## Task brief
Please give the listing again in its entirety, exactly as written.

»»

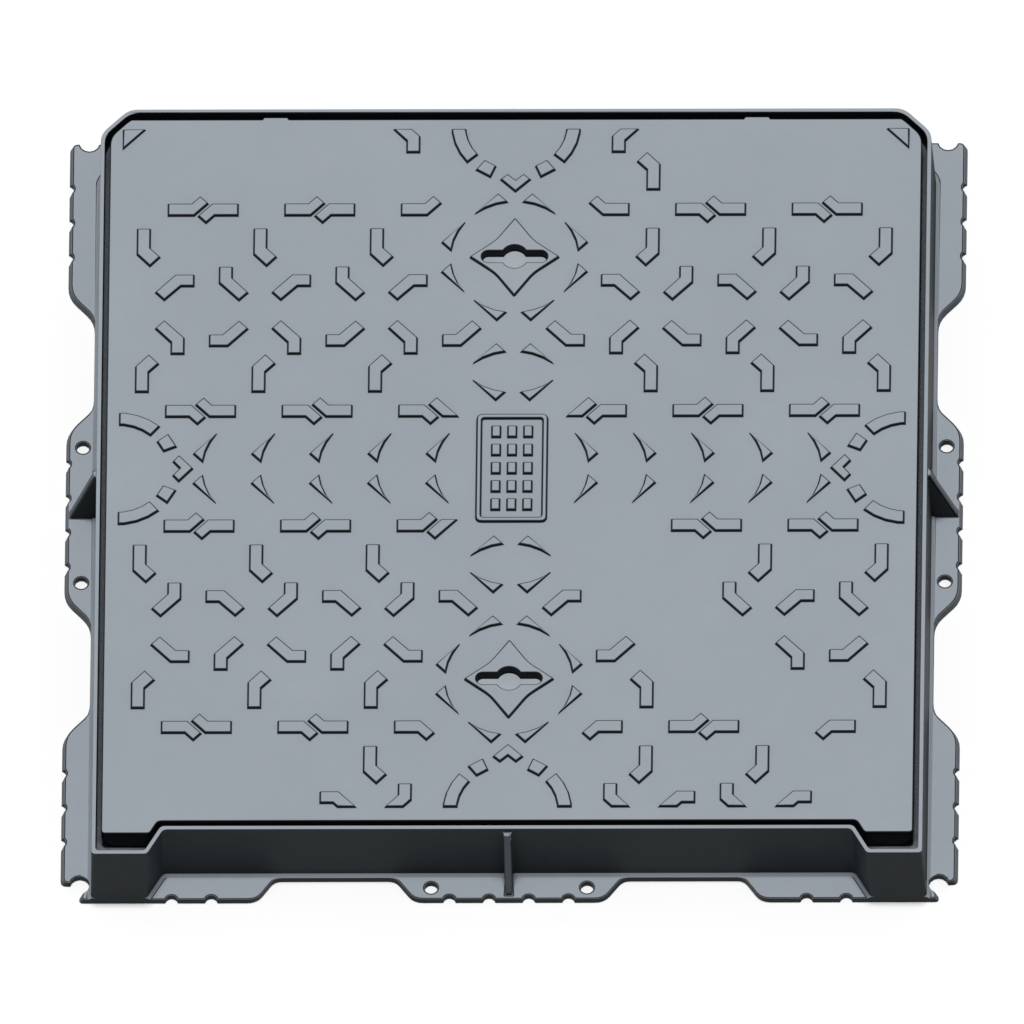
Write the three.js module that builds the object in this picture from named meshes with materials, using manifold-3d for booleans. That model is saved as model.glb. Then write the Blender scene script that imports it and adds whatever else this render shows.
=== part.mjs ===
// Square ductile-iron access cover in its frame, millimetres, +Z up.
// The origin is on the ground plane under the middle of the frame; +Y points to the rear edge.
// The frame stands on its base flange, the loose cover rests on four elastomer strips, and each
// keyhole is closed from below by a sprung shutter in a screwed-on pot.
import * as THREE from 'three';
import { mergeVertices } from 'three/addons/utils/BufferGeometryUtils.js';
import Module from 'manifold-3d';

const wasm = await Module();
wasm.setup();

// ---- Driving dimensions ----
const HEIGHT = 100;            // frame top and tread plate level
const RIM = 415.5;             // half width of the frame's top rim
const RIM_LAND = 4;            // width of the rim's flat top
const FRONT_STEP = 28;         // how far the two front corner pockets stand forward
const POCKET_X = 344;          // where the front wall starts to turn out to a pocket
const POCKET_RUN = 16;         // sideways run of that turn
const REAR_CHAMFER = 28;
const WALL = 8;
const WALL_FLARE = 3;          // the side walls lean out by this much at their foot
const FLANGE_T = 8;
const FLANGE_X = 449;          // half width over the side anchor tabs, at the ground
const FLANGE_DRAFT = 3;        // the side tabs' edges lean in by this much at their top
const FLANGE_Y = 443.5;        // half depth over the front and rear anchor tabs
const FOOT_FILLET = 3;
const SEAT_Z = 70.7;           // metal seat under the elastomer strips
const LEDGE_T = 12;
const CLEAR_OPENING = 375;     // half of the clear opening
const COVER_GAP = 9.5;         // from the rim's outside to the cover's edge
const COVER_FOOT_Z = 74;       // underside of the cover's skirt
const COVER_TAB_Y = 420;       // front edge of the cover's two corner tabs
const PLATE_T = 12;
const LUG_H = 3;
const RIB_FOOT_Z = 42;
const KEY_Y = 243.5;           // keyholes, in front of and behind the middle
const FIT = 0.3;               // gap kept between pieces that touch
const NOTCH_PITCH = 39.7;      // along the flange edges

const PLATE_UNDERSIDE = HEIGHT - PLATE_T;

// ---- Materials ----
const finish = (color, roughness, metalness) =>
  new THREE.MeshStandardMaterial({ color, roughness, metalness });
const IRON = finish(0x9aa2a9, 0.55, 0.35);
const RUBBER = finish(0x1d1e20, 0.85, 0);
const PLASTIC = finish(0x33373b, 0.6, 0);
const SHUTTER_PLASTIC = finish(0x8d959c, 0.55, 0);
const STEEL = finish(0xb4b8bc, 0.35, 0.9);

// ---- Solids ----
function toSolid(source) {
  const bare = source.clone();
  bare.deleteAttribute('normal');
  bare.deleteAttribute('uv');
  const merged = mergeVertices(bare, 1e-4);
  return new wasm.Manifold(new wasm.Mesh({
    numProp: 3,
    vertProperties: new Float32Array(merged.attributes.position.array),
    triVerts: new Uint32Array(merged.index.array),
  }));
}

function toMesh(name, solid, material) {
  const { vertProperties, triVerts } = solid.getMesh();
  const geometry = new THREE.BufferGeometry();
  geometry.setAttribute('position', new THREE.BufferAttribute(new Float32Array(vertProperties), 3));
  geometry.setIndex(new THREE.BufferAttribute(new Uint32Array(triVerts), 1));
  geometry.computeVertexNormals();
  const mesh = new THREE.Mesh(geometry, material);
  mesh.name = name;
  return mesh;
}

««

## Task answer
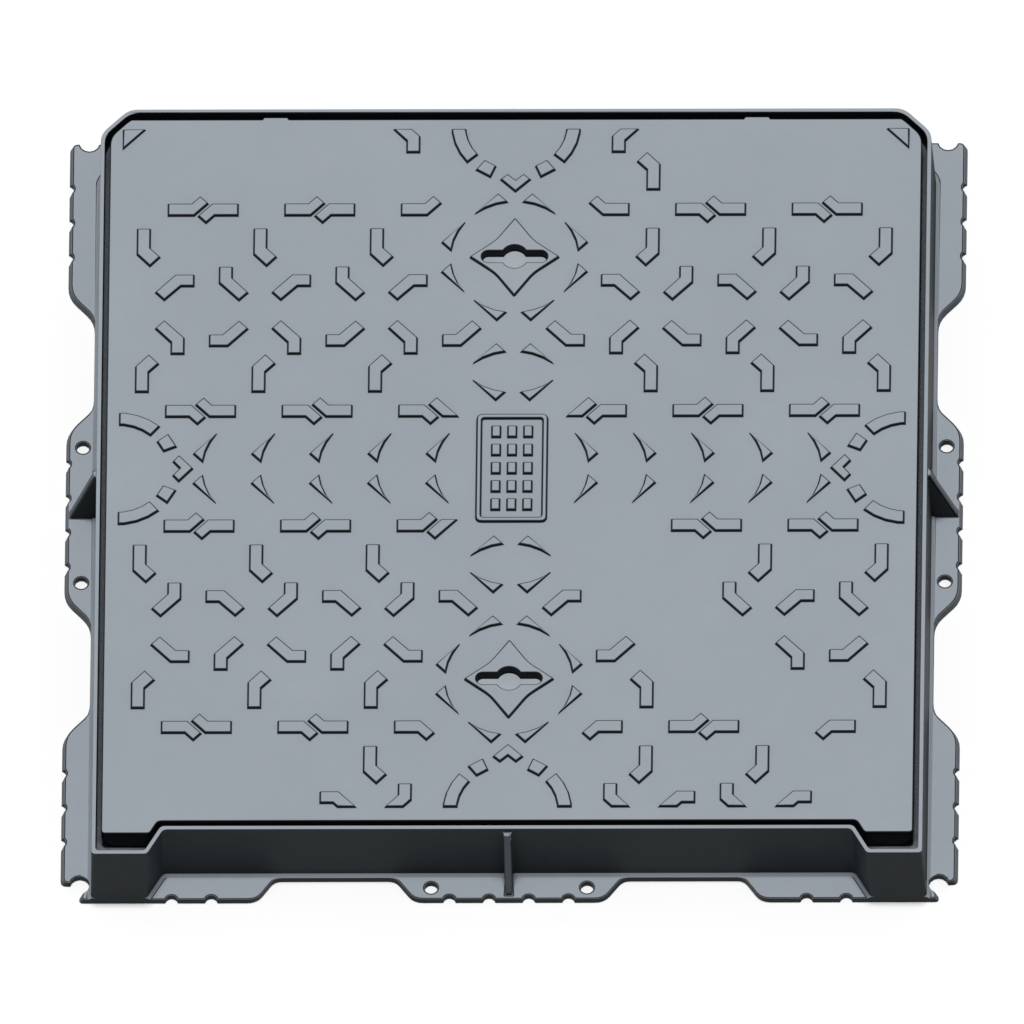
Write the three.js module that builds the object in this picture from named meshes with materials, using manifold-3d for booleans. That model is saved as model.glb. Then write the Blender scene script that imports it and adds whatever else this render shows.
=== part.mjs ===
// Square ductile-iron access cover in its frame, millimetres, +Z up.
// The origin is on the ground plane under the middle of the frame; +Y points to the rear edge.
// The frame stands on its base flange, the loose cover rests on four elastomer strips, and each
// keyhole is closed from below by a sprung shutter in a screwed-on pot.
import * as THREE from 'three';
import { mergeVertices } from 'three/addons/utils/BufferGeometryUtils.js';
import Module from 'manifold-3d';

const wasm = await Module();
wasm.setup();

// ---- Driving dimensions ----
const HEIGHT = 100;            // frame top and tread plate level
const RIM = 415.5;             // half width of the frame's top rim
const RIM_LAND = 4;            // width of the rim's flat top
const FRONT_STEP = 28;         // how far the two front corner pockets stand forward
const POCKET_X = 344;          // where the front wall starts to turn out to a pocket
const POCKET_RUN = 16;         // sideways run of that turn
const REAR_CHAMFER = 28;
const WALL = 8;
const WALL_FLARE = 3;          // the side walls lean out by this much at their foot
const FLANGE_T = 8;
const FLANGE_X = 449;          // half width over the side anchor tabs, at the ground
const FLANGE_DRAFT = 3;        // the side tabs' edges lean in by this much at their top
const FLANGE_Y = 443.5;        // half depth over the front and rear anchor tabs
const FOOT_FILLET = 3;
const SEAT_Z = 70.7;           // metal seat under the elastomer strips
const LEDGE_T = 12;
const CLEAR_OPENING = 375;     // half of the clear opening
const COVER_GAP = 9.5;         // from the rim's outside to the cover's edge
const COVER_FOOT_Z = 74;       // underside of the cover's skirt
const COVER_TAB_Y = 420;       // front edge of the cover's two corner tabs
const PLATE_T = 12;
const LUG_H = 3;
const RIB_FOOT_Z = 42;
const KEY_Y = 243.5;           // keyholes, in front of and behind the middle
const FIT = 0.3;               // gap kept between pieces that touch
const NOTCH_PITCH = 39.7;      // along the flange edges

const PLATE_UNDERSIDE = HEIGHT - PLATE_T;

// ---- Materials ----
const finish = (color, roughness, metalness) =>
  new THREE.MeshStandardMaterial({ color, roughness, metalness });
const IRON = finish(0x9aa2a9, 0.55, 0.35);
const RUBBER = finish(0x1d1e20, 0.85, 0);
const PLASTIC = finish(0x33373b, 0.6, 0);
const SHUTTER_PLASTIC = finish(0x8d959c, 0.55, 0);
const STEEL = finish(0xb4b8bc, 0.35, 0.9);

// ---- Solids ----
function toSolid(source) {
  const bare = source.clone();
  bare.deleteAttribute('normal');
  bare.deleteAttribute('uv');
  const merged = mergeVertices(bare, 1e-4);
  return new wasm.Manifold(new wasm.Mesh({
    numProp: 3,
    vertProperties: new Float32Array(merged.attributes.position.array),
    triVerts: new Uint32Array(merged.index.array),
  }));
}

function toMesh(name, solid, material) {
  const { vertProperties, triVerts } = solid.getMesh();
  const geometry = new THREE.BufferGeometry();
  geometry.setAttribute('position', new THREE.BufferAttribute(new Float32Array(vertProperties), 3));
  geometry.setIndex(new THREE.BufferAttribute(new Uint32Array(triVerts), 1));
  geometry.computeVertexNormals();
  const mesh = new THREE.Mesh(geometry, material);
  mesh.name = name;
  return mesh;
}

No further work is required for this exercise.